THE EXERCISE
Each line that follows should be printed again exactly as it stands.
───
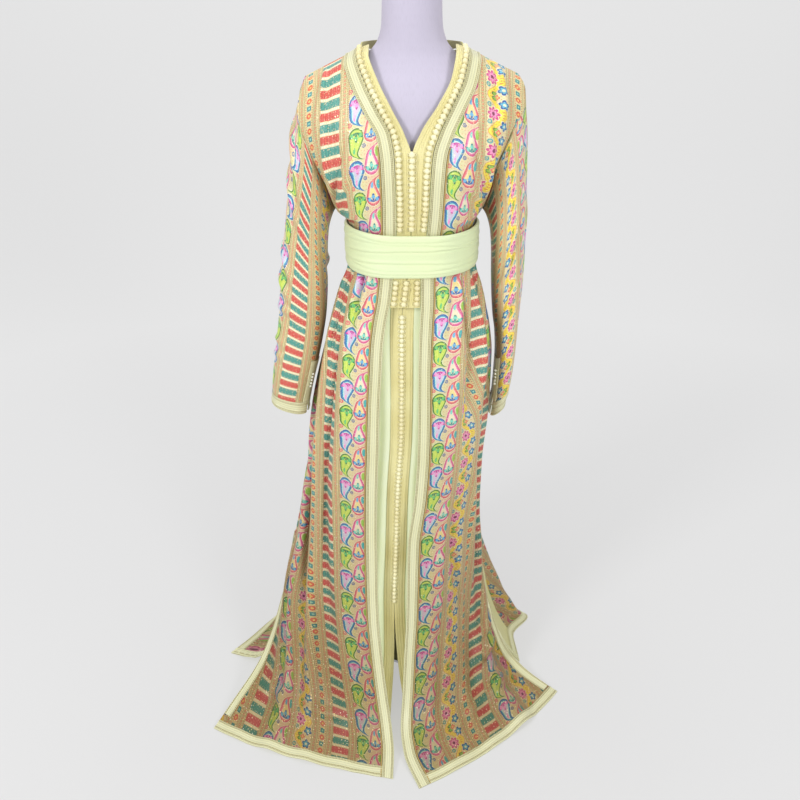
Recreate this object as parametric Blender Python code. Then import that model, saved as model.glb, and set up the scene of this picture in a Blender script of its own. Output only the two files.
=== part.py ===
"""A long two-piece kaftan: a printed outer robe with pale satin bands, braided plastron and knotted buttons, over a
plain satin underdress, with a wide pleated sash, worn by a limbless dress form. Metres, +Z up, front faces -Y."""
import math
import bpy
import bmesh
import numpy as np

# ------------------------------------------------------------------ driving dimensions (metres, +Z up, front faces -Y)
CLOTH = 0.0015          # wall of every cloth piece
TRIM = 0.0012           # wall of a band sewn on a panel
GAP = 0.0004            # clearance at seams and between layers
BORDER_W = 0.026        # pale satin band down each front edge
HEM_W = 0.024           # band along the hems
SLIT_W = 0.022          # band along the side slits
SLIT_ROW = 19.0         # table row at which the side slits open
BUTTON_R = 0.0046       # knotted cord button
BELT_Z = (1.074, 1.162) # lower and upper edge of the sash
SHIFT = (0.05945, 0.12885, 0.0)     # puts the middle of the footprint on the origin

# one row for each cross-section of a front panel, shoulder to hem: inner (front) edge, outer (side) edge and
# how far the section rounds from a straight line (0) to a quarter ellipse (1)
FRONT_COLUMNS = ("name", "xi", "yi", "zi", "xo", "yo", "zo", "rnd")
FRONT_L = (
    ("shoulder",   -0.1040, -0.0040, 1.4900, -0.2050, -0.0020, 1.4420, 0.00),
    ("yoke",       -0.1050, -0.0440, 1.4780, -0.2140, -0.0240, 1.4220, 0.10),
    ("collarbone", -0.0880, -0.0800, 1.4340, -0.2220, -0.0400, 1.3820, 0.30),
    ("chest",      -0.0630, -0.1040, 1.3880, -0.2130, -0.0520, 1.3420, 0.50),
    ("neck point", -0.0410, -0.1190, 1.3490, -0.1980, -0.0540, 1.3020, 0.70),
    ("upper bust", -0.0340, -0.1290, 1.3090, -0.1830, -0.0460, 1.2620, 0.85),
    ("bust",       -0.0320, -0.1330, 1.2650, -0.1680, -0.0260, 1.2230, 0.95),
    ("underarm",   -0.0310, -0.1310, 1.2200, -0.1580, -0.0003, 1.1860, 1.00),
    ("ribs",       -0.0310, -0.1270, 1.1700, -0.1335, -0.0003, 1.1640, 1.00),
    ("waist",      -0.0340, -0.1220, 1.1150, -0.1310, -0.0003, 1.1120, 1.00),
    ("belt foot",  -0.0390, -0.1240, 1.0680, -0.1345, -0.0003, 1.0700, 1.00),
    ("high hip",   -0.0440, -0.1310, 1.0250, -0.1540, -0.0003, 1.0250, 1.00),
    ("hip",        -0.0530, -0.1390, 0.9800, -0.1700, -0.0003, 0.9800, 1.00),
    ("seat",       -0.0600, -0.1460, 0.9300, -0.1850, -0.0003, 0.9300, 1.00),
    ("thigh",      -0.0640, -0.1540, 0.8700, -0.1990, -0.0003, 0.8700, 1.00),
    ("mid thigh",  -0.0690, -0.1630, 0.7950, -0.2150, -0.0003, 0.7950, 1.00),
    ("low thigh",  -0.0730, -0.1760, 0.6950, -0.2320, -0.0010, 0.6950, 1.00),
    ("knee",       -0.0780, -0.1920, 0.5750, -0.2490, -0.0030, 0.5800, 0.97),
    ("calf",       -0.0800, -0.2120, 0.4550, -0.2670, -0.0100, 0.4600, 0.92),
    ("slit top",   -0.0800, -0.2320, 0.3650, -0.2880, -0.0240, 0.3700, 0.85),
    ("shin",       -0.0780, -0.2560, 0.2750, -0.3120, -0.0480, 0.2750, 0.75),
    ("low shin",   -0.0700, -0.2880, 0.1830, -0.3400, -0.0820, 0.1850, 0.65),
    ("ankle",      -0.0590, -0.3280, 0.1020, -0.3660, -0.1250, 0.1080, 0.55),
    ("break",      -0.0480, -0.3730, 0.0480, -0.3980, -0.1820, 0.0520, 0.48),
    ("train",      -0.0420, -0.4220, 0.0150, -0.4430, -0.2540, 0.0160, 0.42),
    ("hem",        -0.0430, -0.4760, 0.0000, -0.4830, -0.3400, 0.0000, 0.36),
)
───
SOLUTION TO THE PROBLEM
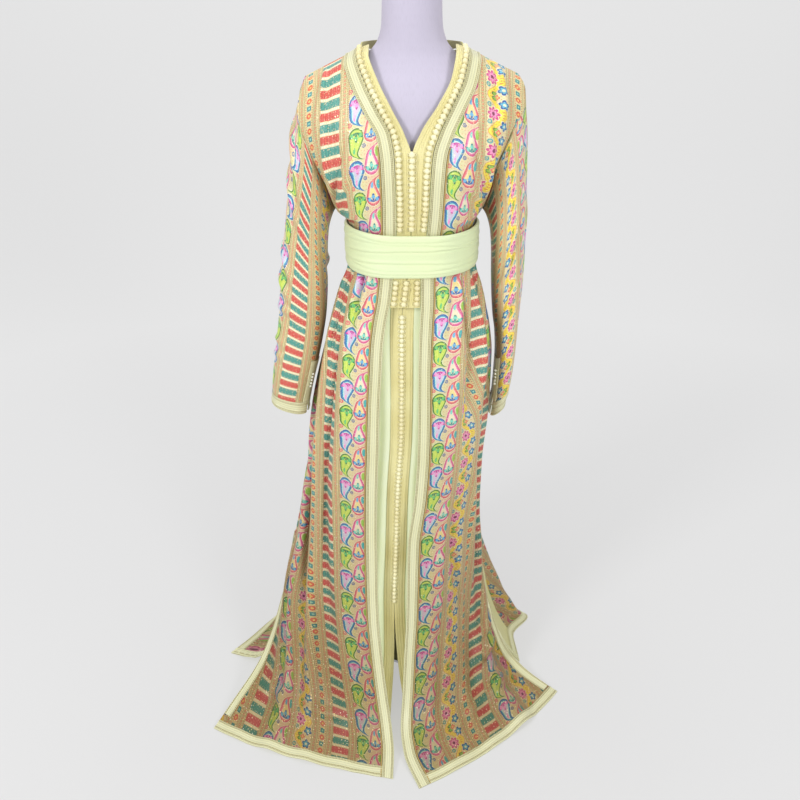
Recreate this object as parametric Blender Python code. Then import that model, saved as model.glb, and set up the scene of this picture in a Blender script of its own. Output only the two files.
=== part.py ===
"""A long two-piece kaftan: a printed outer robe with pale satin bands, braided plastron and knotted buttons, over a
plain satin underdress, with a wide pleated sash, worn by a limbless dress form. Metres, +Z up, front faces -Y."""
import math
import bpy
import bmesh
import numpy as np

# ------------------------------------------------------------------ driving dimensions (metres, +Z up, front faces -Y)
CLOTH = 0.0015          # wall of every cloth piece
TRIM = 0.0012           # wall of a band sewn on a panel
GAP = 0.0004            # clearance at seams and between layers
BORDER_W = 0.026        # pale satin band down each front edge
HEM_W = 0.024           # band along the hems
SLIT_W = 0.022          # band along the side slits
SLIT_ROW = 19.0         # table row at which the side slits open
BUTTON_R = 0.0046       # knotted cord button
BELT_Z = (1.074, 1.162) # lower and upper edge of the sash
SHIFT = (0.05945, 0.12885, 0.0)     # puts the middle of the footprint on the origin

# one row for each cross-section of a front panel, shoulder to hem: inner (front) edge, outer (side) edge and
# how far the section rounds from a straight line (0) to a quarter ellipse (1)
FRONT_COLUMNS = ("name", "xi", "yi", "zi", "xo", "yo", "zo", "rnd")
FRONT_L = (
    ("shoulder",   -0.1040, -0.0040, 1.4900, -0.2050, -0.0020, 1.4420, 0.00),
    ("yoke",       -0.1050, -0.0440, 1.4780, -0.2140, -0.0240, 1.4220, 0.10),
    ("collarbone", -0.0880, -0.0800, 1.4340, -0.2220, -0.0400, 1.3820, 0.30),
    ("chest",      -0.0630, -0.1040, 1.3880, -0.2130, -0.0520, 1.3420, 0.50),
    ("neck point", -0.0410, -0.1190, 1.3490, -0.1980, -0.0540, 1.3020, 0.70),
    ("upper bust", -0.0340, -0.1290, 1.3090, -0.1830, -0.0460, 1.2620, 0.85),
    ("bust",       -0.0320, -0.1330, 1.2650, -0.1680, -0.0260, 1.2230, 0.95),
    ("underarm",   -0.0310, -0.1310, 1.2200, -0.1580, -0.0003, 1.1860, 1.00),
    ("ribs",       -0.0310, -0.1270, 1.1700, -0.1335, -0.0003, 1.1640, 1.00),
    ("waist",      -0.0340, -0.1220, 1.1150, -0.1310, -0.0003, 1.1120, 1.00),
    ("belt foot",  -0.0390, -0.1240, 1.0680, -0.1345, -0.0003, 1.0700, 1.00),
    ("high hip",   -0.0440, -0.1310, 1.0250, -0.1540, -0.0003, 1.0250, 1.00),
    ("hip",        -0.0530, -0.1390, 0.9800, -0.1700, -0.0003, 0.9800, 1.00),
    ("seat",       -0.0600, -0.1460, 0.9300, -0.1850, -0.0003, 0.9300, 1.00),
    ("thigh",      -0.0640, -0.1540, 0.8700, -0.1990, -0.0003, 0.8700, 1.00),
    ("mid thigh",  -0.0690, -0.1630, 0.7950, -0.2150, -0.0003, 0.7950, 1.00),
    ("low thigh",  -0.0730, -0.1760, 0.6950, -0.2320, -0.0010, 0.6950, 1.00),
    ("knee",       -0.0780, -0.1920, 0.5750, -0.2490, -0.0030, 0.5800, 0.97),
    ("calf",       -0.0800, -0.2120, 0.4550, -0.2670, -0.0100, 0.4600, 0.92),
    ("slit top",   -0.0800, -0.2320, 0.3650, -0.2880, -0.0240, 0.3700, 0.85),
    ("shin",       -0.0780, -0.2560, 0.2750, -0.3120, -0.0480, 0.2750, 0.75),
    ("low shin",   -0.0700, -0.2880, 0.1830, -0.3400, -0.0820, 0.1850, 0.65),
    ("ankle",      -0.0590, -0.3280, 0.1020, -0.3660, -0.1250, 0.1080, 0.55),
    ("break",      -0.0480, -0.3730, 0.0480, -0.3980, -0.1820, 0.0520, 0.48),
    ("train",      -0.0420, -0.4220, 0.0150, -0.4430, -0.2540, 0.0160, 0.42),
    ("hem",        -0.0430, -0.4760, 0.0000, -0.4830, -0.3400, 0.0000, 0.36),
)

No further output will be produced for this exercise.